__Supplied material__
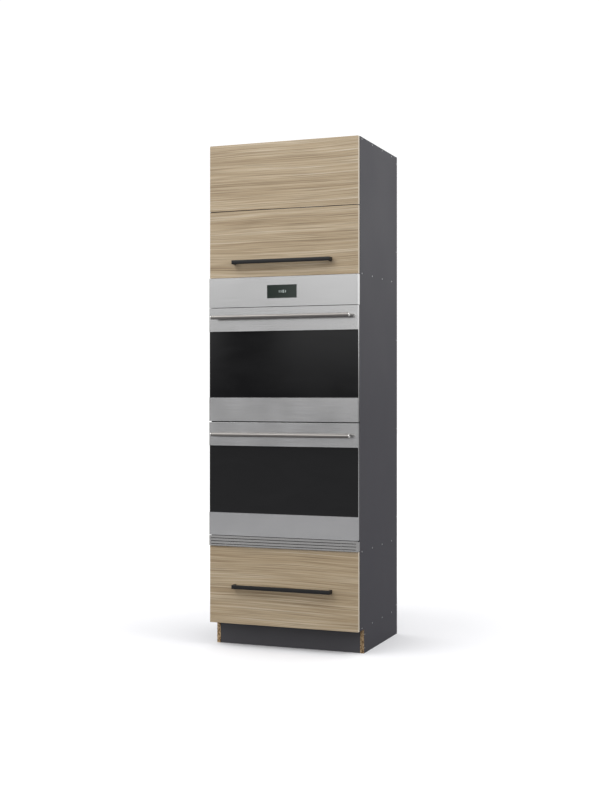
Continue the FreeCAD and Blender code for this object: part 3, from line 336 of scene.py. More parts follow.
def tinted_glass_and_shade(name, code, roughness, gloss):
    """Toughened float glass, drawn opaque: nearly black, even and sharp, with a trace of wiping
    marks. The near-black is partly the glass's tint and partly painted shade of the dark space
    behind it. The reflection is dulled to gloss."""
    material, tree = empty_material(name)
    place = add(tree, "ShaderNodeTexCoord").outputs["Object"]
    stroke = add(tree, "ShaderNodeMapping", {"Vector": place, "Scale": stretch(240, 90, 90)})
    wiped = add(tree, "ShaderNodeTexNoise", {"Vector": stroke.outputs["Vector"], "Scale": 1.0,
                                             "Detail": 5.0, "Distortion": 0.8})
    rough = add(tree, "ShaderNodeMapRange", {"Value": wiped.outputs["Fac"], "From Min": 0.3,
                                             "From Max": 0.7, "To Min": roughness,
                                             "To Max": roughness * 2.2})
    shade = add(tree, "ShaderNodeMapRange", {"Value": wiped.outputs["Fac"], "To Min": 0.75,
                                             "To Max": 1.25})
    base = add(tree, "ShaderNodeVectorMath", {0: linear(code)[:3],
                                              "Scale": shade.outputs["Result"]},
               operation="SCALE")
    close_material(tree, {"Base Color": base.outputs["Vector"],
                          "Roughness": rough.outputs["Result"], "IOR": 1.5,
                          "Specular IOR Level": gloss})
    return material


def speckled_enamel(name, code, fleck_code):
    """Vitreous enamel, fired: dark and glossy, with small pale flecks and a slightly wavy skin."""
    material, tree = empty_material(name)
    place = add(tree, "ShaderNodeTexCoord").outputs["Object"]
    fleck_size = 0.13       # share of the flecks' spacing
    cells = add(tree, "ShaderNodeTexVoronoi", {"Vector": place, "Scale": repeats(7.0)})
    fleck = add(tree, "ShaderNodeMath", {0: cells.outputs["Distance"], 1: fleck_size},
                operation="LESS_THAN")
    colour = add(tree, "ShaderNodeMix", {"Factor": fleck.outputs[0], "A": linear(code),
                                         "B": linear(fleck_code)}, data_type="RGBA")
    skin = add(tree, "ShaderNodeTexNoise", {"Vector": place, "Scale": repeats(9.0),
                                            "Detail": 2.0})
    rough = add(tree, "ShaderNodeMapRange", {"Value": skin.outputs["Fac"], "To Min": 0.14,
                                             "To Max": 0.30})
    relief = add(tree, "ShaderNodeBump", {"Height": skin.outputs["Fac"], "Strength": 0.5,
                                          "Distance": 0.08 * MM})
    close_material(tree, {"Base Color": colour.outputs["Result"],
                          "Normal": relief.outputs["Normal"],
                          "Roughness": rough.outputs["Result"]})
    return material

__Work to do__
Reproduce the material above, every line of it, exactly.

__Expected answer__
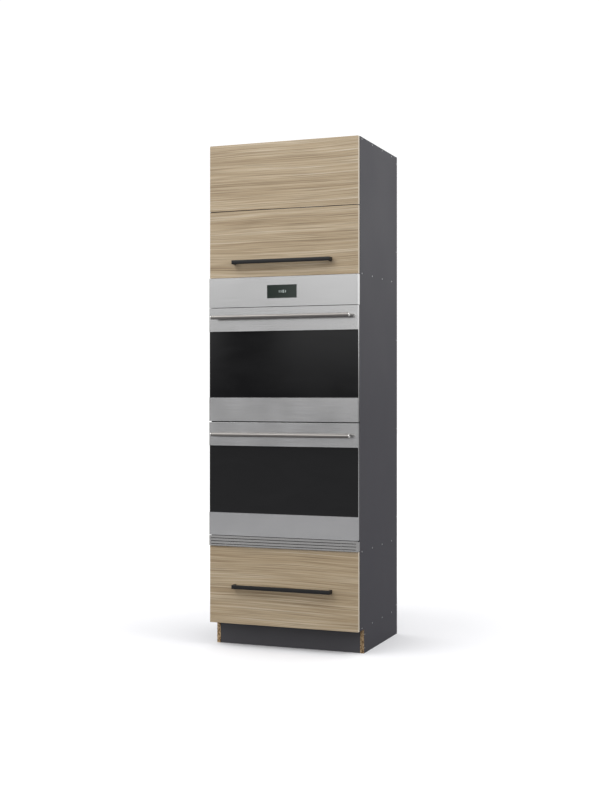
Continue the FreeCAD and Blender code for this object: part 3, from line 336 of scene.py. More parts follow.
def tinted_glass_and_shade(name, code, roughness, gloss):
    """Toughened float glass, drawn opaque: nearly black, even and sharp, with a trace of wiping
    marks. The near-black is partly the glass's tint and partly painted shade of the dark space
    behind it. The reflection is dulled to gloss."""
    material, tree = empty_material(name)
    place = add(tree, "ShaderNodeTexCoord").outputs["Object"]
    stroke = add(tree, "ShaderNodeMapping", {"Vector": place, "Scale": stretch(240, 90, 90)})
    wiped = add(tree, "ShaderNodeTexNoise", {"Vector": stroke.outputs["Vector"], "Scale": 1.0,
                                             "Detail": 5.0, "Distortion": 0.8})
    rough = add(tree, "ShaderNodeMapRange", {"Value": wiped.outputs["Fac"], "From Min": 0.3,
                                             "From Max": 0.7, "To Min": roughness,
                                             "To Max": roughness * 2.2})
    shade = add(tree, "ShaderNodeMapRange", {"Value": wiped.outputs["Fac"], "To Min": 0.75,
                                             "To Max": 1.25})
    base = add(tree, "ShaderNodeVectorMath", {0: linear(code)[:3],
                                              "Scale": shade.outputs["Result"]},
               operation="SCALE")
    close_material(tree, {"Base Color": base.outputs["Vector"],
                          "Roughness": rough.outputs["Result"], "IOR": 1.5,
                          "Specular IOR Level": gloss})
    return material


def speckled_enamel(name, code, fleck_code):
    """Vitreous enamel, fired: dark and glossy, with small pale flecks and a slightly wavy skin."""
    material, tree = empty_material(name)
    place = add(tree, "ShaderNodeTexCoord").outputs["Object"]
    fleck_size = 0.13       # share of the flecks' spacing
    cells = add(tree, "ShaderNodeTexVoronoi", {"Vector": place, "Scale": repeats(7.0)})
    fleck = add(tree, "ShaderNodeMath", {0: cells.outputs["Distance"], 1: fleck_size},
                operation="LESS_THAN")
    colour = add(tree, "ShaderNodeMix", {"Factor": fleck.outputs[0], "A": linear(code),
                                         "B": linear(fleck_code)}, data_type="RGBA")
    skin = add(tree, "ShaderNodeTexNoise", {"Vector": place, "Scale": repeats(9.0),
                                            "Detail": 2.0})
    rough = add(tree, "ShaderNodeMapRange", {"Value": skin.outputs["Fac"], "To Min": 0.14,
                                             "To Max": 0.30})
    relief = add(tree, "ShaderNodeBump", {"Height": skin.outputs["Fac"], "Strength": 0.5,
                                          "Distance": 0.08 * MM})
    close_material(tree, {"Base Color": colour.outputs["Result"],
                          "Normal": relief.outputs["Normal"],
                          "Roughness": rough.outputs["Result"]})
    return material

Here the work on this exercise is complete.